For tests being taken remotely, establishing the test-taker’s true identity is an immediate issue. Even if the system receives the correct usernames, passwords and other identifiers, how can it be sure if it’s actually the right person who has supplied those details? In the US, there are businesses offering verification services that go as far as having remote invigilators watching students completing their tests via webcams, whilst simultaneously being able to view the content of the student’s screen to ensure they don’t use any notes or google a few things during their exam. Test-takers must identify themselves with photo identification, answer some personal questions from a database and do a webcam sweep of their room and workspace to prove that there are no notes or other sources of information on show. Some programs also track a user’s typing patterns for keynote verification and in the US there are pilot schemes using biometric recognition like iris scanning to verify students’ identities.

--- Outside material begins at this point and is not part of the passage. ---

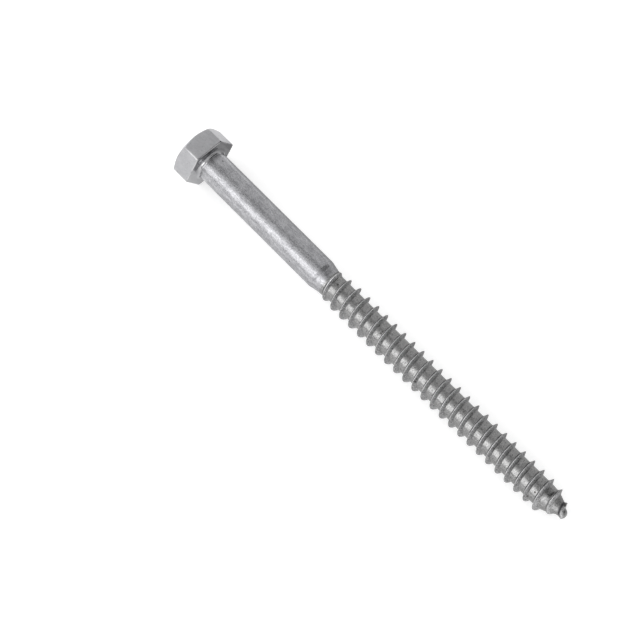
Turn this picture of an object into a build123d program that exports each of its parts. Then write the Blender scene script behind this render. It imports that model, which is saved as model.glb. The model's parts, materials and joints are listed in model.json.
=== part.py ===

The future of machine testing: plenty to talk about

Machine assessment is growing rapidly, and in the US, Pearson has recently released - Test of English Language Learning (TELL), which uses speech recognition to allow students to give both written and verbal answers or machine assessment. TELL also offers dynamic reporting and tracks development throughout a school year, with the idea being that teachers are able to receive immediate feedback on their pupil’s progress and adjust their instruction accordingly.

While machine testing is developing deeper functionality and more impressive features, it’s not yet perfect, and as each current issue is overcome new ones will surely arise.

The truth is that no other testing system is perfect either, nor ever has been, and in the fast-moving digital age, continual evolution to stay on top of the shifting sand is paramount. The old adage that change is constant rings ever true when we think about computers. Modern day technology has gifted us with the ability to experience truly Innovative Pedagogy. Today’s educators and students are in prime position to have firsthand experience the “science fiction” which Dr Page’s generation could only dream about.